Adjusted estimates now sit at an average of 40 to 42 bushels per acre and about 110 to 115 million bushels in total production despite hail damage in isolated locations and other weather challenges. Test weights in southwest Oklahoma and along the Interstate-35 corridor in northern Oklahoma were reduced by locally heavy rains, but the state average is over 60 pounds per bushel.

“Test weights for the state of Oklahoma were remarkable considering the weather season we had,” Schulte said. “The OSU variety research program focuses on test weight, and certainly the varieties we’re planting today compared to those 20 years ago are holding up better in drought conditions. The drought-tolerant traits used in newly developed varieties are more resilient and hardier and can survive harsher conditions. They responded when the rains came later in the spring.”

Schulte said 60% to 65% of the wheat harvested this year in Oklahoma is a variety developed by the Wheat Improvement Team at OSU. Amanda Silva, OSU Extension small grains specialist, said data from the team’s variety trials in 12 locations across the state is extremely beneficial to producers, reporting what varieties thrive in Oklahoma’s variable weather conditions. The trial results list test weights, wheat protein levels, lodging severity and yield rates for intensive and standard management practices as well as dual-purpose and grain-only comparisons.

“At our Lahoma and Chickasha site comparisons of standard and intensive management, the difference is fungicide applications,” Silva said. “We report disease ratings and you can clearly see the difference in resistance for those varieties — compatible with yield loss, the most susceptible varieties with the greatest yield loss did not have a fungicide.”

Producers battled cases of stripe rust and leaf rust this year, diseases that are common in Oklahoma wheat fields. Understanding which varieties are more resistant to disease and pests is critical to protecting yields and test weights, especially for smaller-scale producers who must minimize costs by not applying fungicides.

“That’s why we provide this information for producers to use,” Silva said. “It’s important for producers to select varieties resistant to stripe rust and leaf rust. We’re one of the only variety testing programs to offer this amount of data.”

Schulte explained OSU’s ability to test graze and grain wheat varieties producers can use for forage before harvest is key to selection.

“The data shows us this year that we have some mainstay varieties in the OSU lineup that are great for overall adaptation across the state,” he said. “OSU’s public research program is made possible with support from the Oklahoma Wheat Commission to fund research initiatives. We’ve made great strides increasing yield capability with drought tolerance and nitrogen efficiency traits.”
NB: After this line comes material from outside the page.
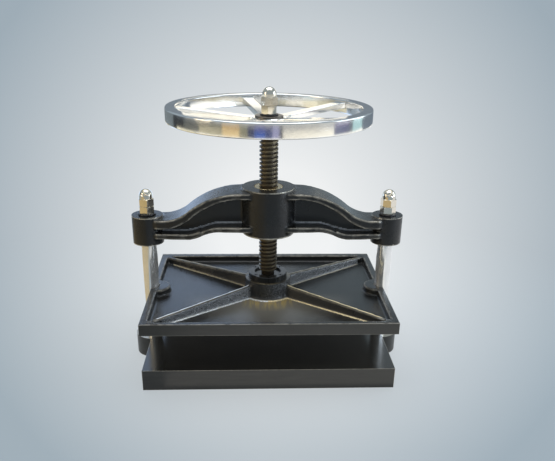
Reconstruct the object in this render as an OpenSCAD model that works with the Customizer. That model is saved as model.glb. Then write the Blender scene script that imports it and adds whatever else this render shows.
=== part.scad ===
// Cast-iron printmaking press: an arched yoke on two round columns, a ribbed
// platen driven by a vertical screw, and a spoked handwheel on top.
// Origin: centre of the bed's underside. X runs left to right, Y front to back, Z up.

/* [Bed] */
// Width of the bed block, left to right
bed_w = 478; // [460:1:500]
// Depth of the bed block, front to back
bed_d = 322; // [280:1:360]
// Height of the bed block
bed_h = 42; // [38:0.5:60]
// Radius of the bed's upright corners
bed_corner_r = 3; // [1:0.5:8]
// Radius of the round lugs that carry the columns
bed_lug_r = 37; // [32:0.5:42]
// Thickness of the bed's flat top plate
bed_plate = 18; // [12:0.5:24]
// Thickness of the bed's outer walls
bed_wall = 16; // [10:0.5:24]
// Thickness of the ribs under the bed
bed_rib = 14; // [8:0.5:20]

/* [Columns] */
// Distance between the column axes
column_span = 472; // [456:1:492]
// Diameter of the columns
column_dia = 30; // [26:0.5:34]
// Clear length of a column, from the bed up to the yoke
column_len = 199; // [180:1:260]
// Diameter of the threaded spigot at each column end
spigot_dia = 18; // [16:0.5:20]

/* [Fasteners] */
// Width across the flats of the column and wheel nuts
nut_flats = 27; // [25:0.5:30]
// Height of the plain hexagon nuts
nut_h = 15; // [10:0.5:17]
// Overall height of the cap nuts
cap_h = 33; // [29:0.5:38]
// Outer diameter of the washers
washer_dia = 34; // [31:0.5:36]
// Thickness of the washers
washer_h = 3; // [2:0.25:4]
// Turn of the left column's hexagon nut, in degrees
left_nut_turn = -19; // [-30:1:30]
// Turn of the left column's cap nut, in degrees
left_cap_turn = -17; // [-30:1:30]
// Turn of the right column's hexagon nut, in degrees
right_nut_turn = -12; // [-30:1:30]
// Turn of the right column's cap nut, in degrees
right_cap_turn = -23; // [-30:1:30]
// Turn of the wheel's hexagon nut, in degrees
wheel_nut_turn = 21; // [-30:1:30]
// Turn of the wheel's cap nut, in degrees
wheel_cap_turn = -7; // [-30:1:30]

/* [Yoke] */
// Diameter of the bosses at the yoke's ends
boss_dia = 60; // [54:0.5:66]
// Height of the bosses at the yoke's ends
boss_h = 56; // [50:0.5:64]
// Diameter of the yoke's middle hub
hub_dia = 102; // [92:0.5:112]
// Height of the yoke's middle hub
hub_h = 92; // [84:0.5:100]
// Height of the hub's underside above the boss undersides
hub_rise = 21; // [16:0.5:26]
// Height of the beam's underside above the boss undersides, at its ends
beam_rise = 14; // [10:0.5:18]
// Height of the beam at its ends
beam_end_h = 37.5; // [34:0.5:40]
// How far the crown of the beam lies below the hub's top
crown_drop = 6; // [2:0.5:12]
// Radius of the beam's crown
crown_r = 163; // [130:1:180]
// Half length of the straight top of the crown
crown_flat = 52; // [40:1:60]
// Steepest slope of the beam's top, in degrees
crown_slope = 40; // [36:0.5:44]
// How far the underside rises from the ends to the middle
belly_rise = 16.5; // [10:0.5:22]
// Steepest slope of the beam's underside, in degrees
belly_slope = 28; // [24:0.5:36]
// Distance from the middle to where the underside starts to fall
belly_flat = 95; // [80:1:105]
// Thickness of the beam's flanges
flange = 11; // [8:0.5:13]
// Thickness of the web between the flanges
web = 17; // [12:0.5:24]
// Depth of the flanges beside the hub, front to back
flange_d = 81; // [70:0.5:90]
// Depth of the flanges at the yoke's ends, front to back
flange_end_d = 62; // [50:0.5:66]
// Corner radius of the flanges where they meet the bosses
flange_corner = 12; // [8:0.5:16]

/* [Platen] */
// Width of the platen, left to right
platen_w = 472; // [450:1:490]
// Depth of the platen, front to back
platen_d = 350; // [310:1:370]
// Gap between the bed and the platen as shown
daylight = 81.5; // [40:0.5:100]
// Height of the platen's rim
rim_h = 22; // [18:0.5:30]
// Thickness of the platen's rim
rim_t = 13; // [9:0.5:18]
// Thickness of the platen's floor
floor_t = 8; // [6:0.5:12]
// Radius of the platen's upright corners
platen_corner_r = 4; // [2:0.5:8]
// Radius of the guide bosses round the column notches
guide_r = 28; // [24:0.5:32]
// How far the centres of the guide bosses lie inside the column axes
guide_inset = 9; // [4:0.5:14]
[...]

Schnaithman in Garfield County said he credits OSU wheat genetics for this year’s excellent test weights and the crop’s ability to handle adverse conditions.

“We’re ecstatic about the variety Showdown. It’s been our best wheat by at least 10 bushels,” he said. “It’s exceptional with a ton of top-end yield potential.”

For many farming families, including the Schnaithmans, harvested fields were sprayed 24 to 48 hours later in preparation for planting summer crops.

“Production agriculture is a unique occupation,” Schnaithman said. “You earn all of your income in one given moment. There’s always a lot of stress and pressure, but it’s one of my very best times of the year.”